# The kaka/saku Hokage kakashi Fanart contest



## krickitat (Sep 27, 2007)

Recently in the kakashi sakura FC we held a contest featuring hokage Kakashi smexing up Sakura.

here are the entries 

Omg...does sensei have his hand in my panties?

By krickitat



come back in an hour 

By Cynchick


Hokage kakashi

By Frack101
Although this one wasnt _quite_ within the parameters of the contest im gunna allow it. just imagine he is THINKING about smexing her up 



everyone has one week to vote ^_^ so voting will end friday oct 5th

also check out our fanfic contest


----------



## krickitat (Oct 4, 2007)

just to remind everyone the voting closes soon


----------



## Rai'guy (Oct 4, 2007)

I'm blown away


----------



## MasamiAkane (Oct 4, 2007)

OMG! I think I wet myself a little because of that second pic :amazed


----------



## krickitat (Oct 4, 2007)

yea....we all love the second pic

i had to vote for myself cause if i didnt no one would
but if i didnt have to i would have voted for that one ^_^


----------



## Denji (Oct 4, 2007)

Heh.

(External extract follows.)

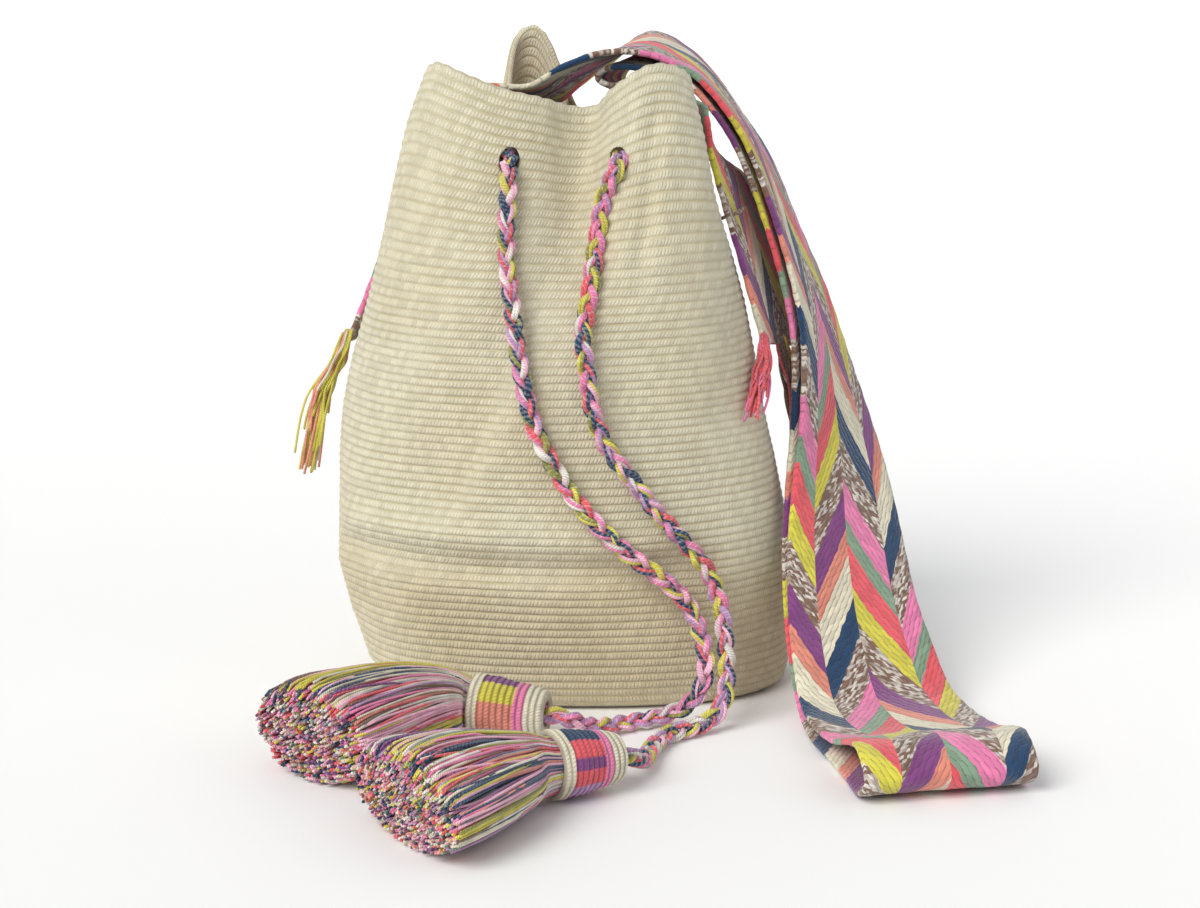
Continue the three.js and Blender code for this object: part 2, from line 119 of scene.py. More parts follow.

Come back in an hour.


----------



## Shark Skin (Oct 4, 2007)

Hmmm I like them all but you might have to remove that second pic, I'm pretty sure if a mod sees it they'll take it down.


----------



## krickitat (Oct 4, 2007)

that IS true 

oh wow i totally forgot about that part 
oh well the voting ends tomorrow but i think we can see what won


----------



## Sai (Oct 4, 2007)

wow amazing fanarts, i really can't decide which one to choose cuz they are all so fantastic and great, I kinda prefer the 2nd drawing but the 3rd drawing are drawn beautifully too, i like how kakashi was drawn sitting on the floor reading his icha-icha and the perspective is just lovely there. the coloring is so good too, accurate shading and nice hair shading.  the 2nd drawing is very sultry with Sakura half naked there  lol and the colorign is awesome.


----------



## MasamiAkane (Oct 4, 2007)

krickitat said:


> yea....we all love the second pic
> 
> i had to vote for myself cause if i didnt no one would
> but if i didnt have to i would have voted for that one ^_^


Oh no, don't take it the wrong way. I like them all.
It's just that one was so clear and you know 'like whoah!' lol. But I like yours too


----------



## krickitat (Oct 5, 2007)

you know both of the other pics were submitted when i did mine.
im certainly not at their level thats for sure

i just didnt want people to feel intimidated and that they could still post their stuff even if it wasnt ...you know


----------



## clemy (Oct 5, 2007)

great stuff
the hokage is my fav


----------



## maximilyan (Oct 5, 2007)

this is sooo pervey ... its kool though, and i like teh drawings.. where can i go to see more drawings like this


----------



## krickitat (Oct 5, 2007)

i listed links to all the devart pages below each pic


----------



## Instant Karma (Oct 5, 2007)

Amazing work as usual krikitat. 

The first one kinda made me lol though at your comment. The second one, is..my oh my. Pretty hawt lol. An Kakashi looks awesome in the third one. The coat suits him very well and of course, he HAS to be reading Icha Icha lol. I must compliment you on your wonderful anatomy work though. The hands, and arms, all that were very well done. And the coloring, . I favor the 3rd one, the colors and pose are just so brilliantly done. Awesome awesome job.


----------



## Nagato (Oct 5, 2007)

Hokage Kakashi looks great


----------



## krickitat (Oct 5, 2007)

yea i think so too

very sexy ^_^


----------



## 6 Tomoe Sharingan (Oct 7, 2007)

omg! that second one ....


----------



## muffin_XD (Oct 17, 2007)

8D awsomeeeeeeee!!!!!!!!!!!.. smexy xDDDDDDD


----------